Give every line below again, exactly.

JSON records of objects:
════════
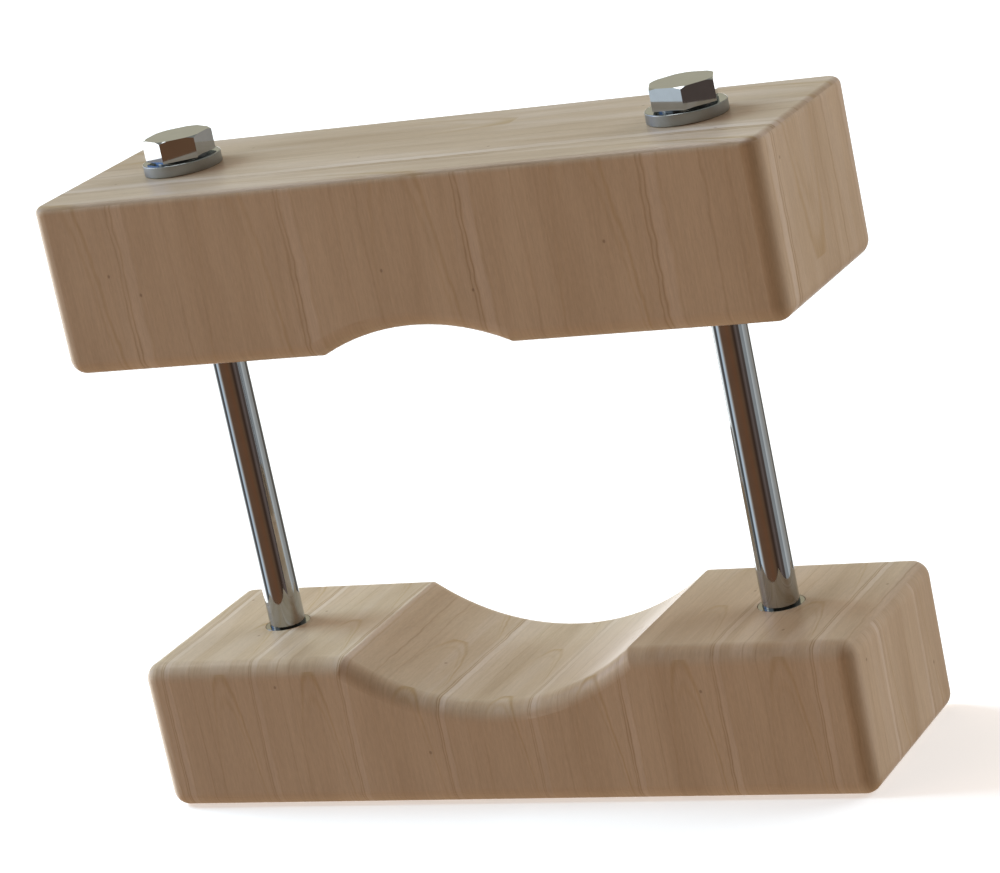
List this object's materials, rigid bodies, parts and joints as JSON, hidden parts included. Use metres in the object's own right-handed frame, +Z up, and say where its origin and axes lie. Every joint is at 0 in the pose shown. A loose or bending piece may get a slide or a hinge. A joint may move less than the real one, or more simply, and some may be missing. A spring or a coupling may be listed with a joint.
{
  "type": "saddle clamp",
  "caption": "Wooden clamp: a lower and an upper jaw block with facing round saddles, drawn together by long hex-head steel bolts, for gripping a round bar laid across it.",
  "frame": {"origin": "centre of the lower block's underside", "axes": "+X along the blocks' length, from the left bolt to the right bolt; +Y along the bar that the clamp holds; +Z up, along the bolts"},
  "size_m": [0.2, 0.06, 0.174],
  "materials": {
    "wood": "satin",
    "bolt_steel": "polished",
    "washer_steel": "polished",
    "sleeve_steel": "polished"
  },
  "bodies": {
    "base": {"lower_block": "wood", "left_insert": "sleeve_steel", "right_insert": "sleeve_steel"},
    "upper_jaw": {"upper_block": "wood"},
    "left_washer_ring": {"left_washer": "washer_steel"},
    "left_screw": {"left_bolt": "bolt_steel"},
    "right_washer_ring": {"right_washer": "washer_steel"},
    "right_screw": {"right_bolt": "bolt_steel"}
  },
  "joints": [
    {"name": "upper_jaw_slide", "type": "slide", "parent": "base", "child": "upper_jaw", "axis": [0, 0, 1], "range_m": [-0.0795, 0]},
    {"name": "left_bolt_rise", "type": "slide", "parent": "base", "child": "left_washer_ring", "axis": [0, 0, 1], "range_m": [0, 0.024]},
    {"name": "left_bolt_turn", "type": "hinge", "parent": "left_washer_ring", "child": "left_screw", "pos_m": [-0.0707, 0, 0], "axis": [0, 0, 1], "range_deg": [0, 5790]},
    {"name": "right_bolt_rise", "type": "slide", "parent": "base", "child": "right_washer_ring", "axis": [0, 0, 1], "range_m": [0, 0.024]},
    {"name": "right_bolt_turn", "type": "hinge", "parent": "right_washer_ring", "child": "right_screw", "pos_m": [0.0707, 0, 0], "axis": [0, 0, 1], "range_deg": [0, 5790]}
  ],
  "couplings": [
    {"joint": "left_bolt_turn", "follows": "left_bolt_rise", "rad_per_m": 4188.8},
    {"joint": "right_bolt_turn", "follows": "right_bolt_rise", "rad_per_m": 4188.8}
  ]
}
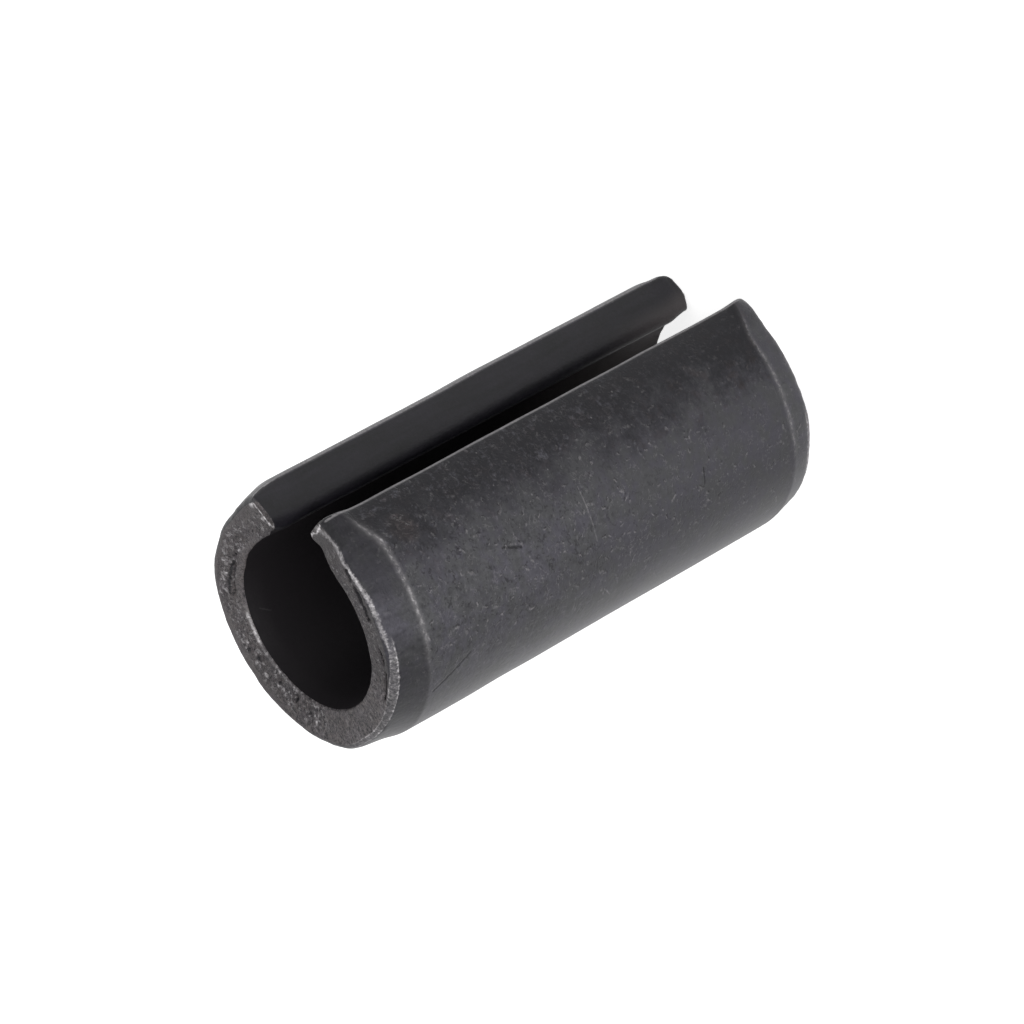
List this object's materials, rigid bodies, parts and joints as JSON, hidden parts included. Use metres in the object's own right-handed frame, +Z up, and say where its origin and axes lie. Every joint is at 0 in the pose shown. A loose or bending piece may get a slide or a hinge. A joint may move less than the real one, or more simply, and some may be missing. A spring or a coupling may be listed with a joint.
{
  "type": "slotted spring pin",
  "caption": "Heavy slotted spring pin: steel strip rolled into a C-shaped tube, with an open slot along its side and a short tapered lead-in at each end.",
  "frame": {"origin": "on the pin's axis, in the plane of its lower end face", "axes": "+Z up along the pin's axis, -Y out through the middle of the slot"},
  "size_m": [0.0088, 0.0084, 0.018],
  "materials": {
    "black_oxide_steel": "oiled black oxide on spring steel, satin, with worn bright edges and bare sheared ends"
  },
  "bodies": {
    "root": {"slotted_spring_pin": "black_oxide_steel"}
  },
  "joints": []
}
════════
_COMPLETE RESPONSE_
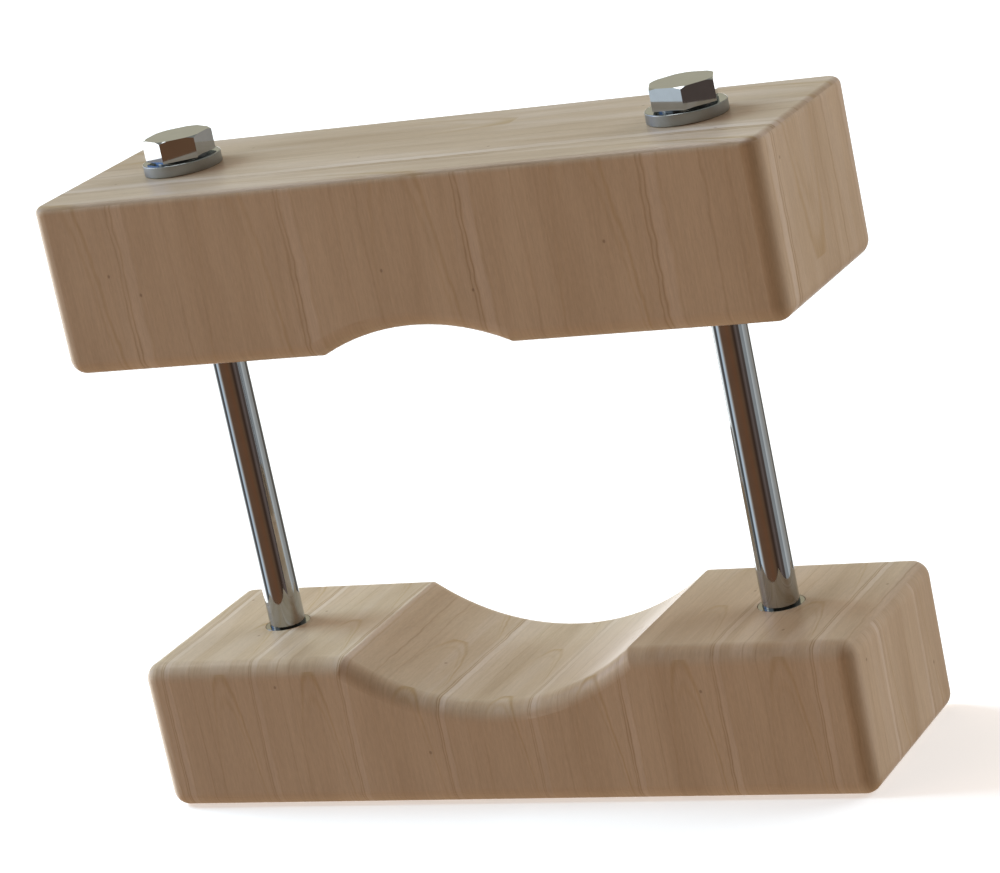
List this object's materials, rigid bodies, parts and joints as JSON, hidden parts included. Use metres in the object's own right-handed frame, +Z up, and say where its origin and axes lie. Every joint is at 0 in the pose shown. A loose or bending piece may get a slide or a hinge. A joint may move less than the real one, or more simply, and some may be missing. A spring or a coupling may be listed with a joint.
{
  "type": "saddle clamp",
  "caption": "Wooden clamp: a lower and an upper jaw block with facing round saddles, drawn together by long hex-head steel bolts, for gripping a round bar laid across it.",
  "frame": {"origin": "centre of the lower block's underside", "axes": "+X along the blocks' length, from the left bolt to the right bolt; +Y along the bar that the clamp holds; +Z up, along the bolts"},
  "size_m": [0.2, 0.06, 0.174],
  "materials": {
    "wood": "satin",
    "bolt_steel": "polished",
    "washer_steel": "polished",
    "sleeve_steel": "polished"
  },
  "bodies": {
    "base": {"lower_block": "wood", "left_insert": "sleeve_steel", "right_insert": "sleeve_steel"},
    "upper_jaw": {"upper_block": "wood"},
    "left_washer_ring": {"left_washer": "washer_steel"},
    "left_screw": {"left_bolt": "bolt_steel"},
    "right_washer_ring": {"right_washer": "washer_steel"},
    "right_screw": {"right_bolt": "bolt_steel"}
  },
  "joints": [
    {"name": "upper_jaw_slide", "type": "slide", "parent": "base", "child": "upper_jaw", "axis": [0, 0, 1], "range_m": [-0.0795, 0]},
    {"name": "left_bolt_rise", "type": "slide", "parent": "base", "child": "left_washer_ring", "axis": [0, 0, 1], "range_m": [0, 0.024]},
    {"name": "left_bolt_turn", "type": "hinge", "parent": "left_washer_ring", "child": "left_screw", "pos_m": [-0.0707, 0, 0], "axis": [0, 0, 1], "range_deg": [0, 5790]},
    {"name": "right_bolt_rise", "type": "slide", "parent": "base", "child": "right_washer_ring", "axis": [0, 0, 1], "range_m": [0, 0.024]},
    {"name": "right_bolt_turn", "type": "hinge", "parent": "right_washer_ring", "child": "right_screw", "pos_m": [0.0707, 0, 0], "axis": [0, 0, 1], "range_deg": [0, 5790]}
  ],
  "couplings": [
    {"joint": "left_bolt_turn", "follows": "left_bolt_rise", "rad_per_m": 4188.8},
    {"joint": "right_bolt_turn", "follows": "right_bolt_rise", "rad_per_m": 4188.8}
  ]
}
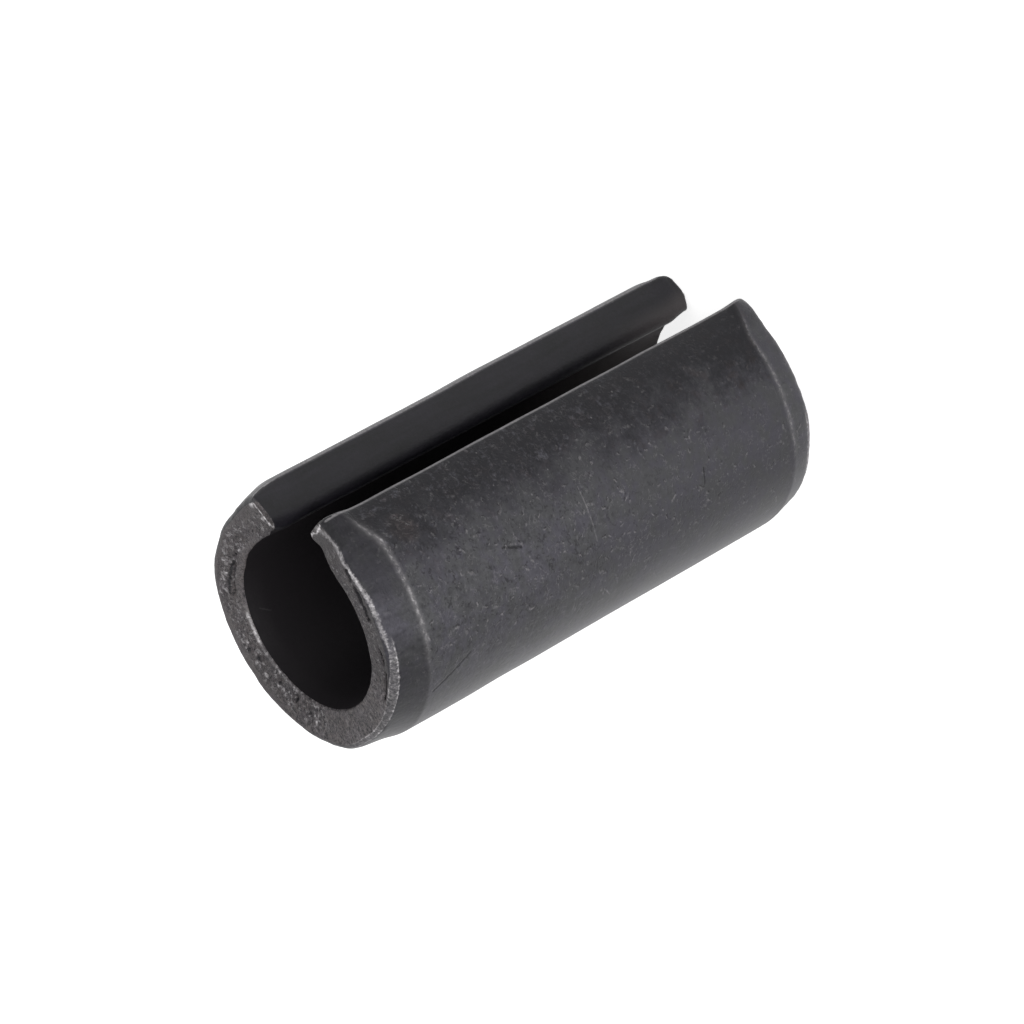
List this object's materials, rigid bodies, parts and joints as JSON, hidden parts included. Use metres in the object's own right-handed frame, +Z up, and say where its origin and axes lie. Every joint is at 0 in the pose shown. A loose or bending piece may get a slide or a hinge. A joint may move less than the real one, or more simply, and some may be missing. A spring or a coupling may be listed with a joint.
{
  "type": "slotted spring pin",
  "caption": "Heavy slotted spring pin: steel strip rolled into a C-shaped tube, with an open slot along its side and a short tapered lead-in at each end.",
  "frame": {"origin": "on the pin's axis, in the plane of its lower end face", "axes": "+Z up along the pin's axis, -Y out through the middle of the slot"},
  "size_m": [0.0088, 0.0084, 0.018],
  "materials": {
    "black_oxide_steel": "oiled black oxide on spring steel, satin, with worn bright edges and bare sheared ends"
  },
  "bodies": {
    "root": {"slotted_spring_pin": "black_oxide_steel"}
  },
  "joints": []
}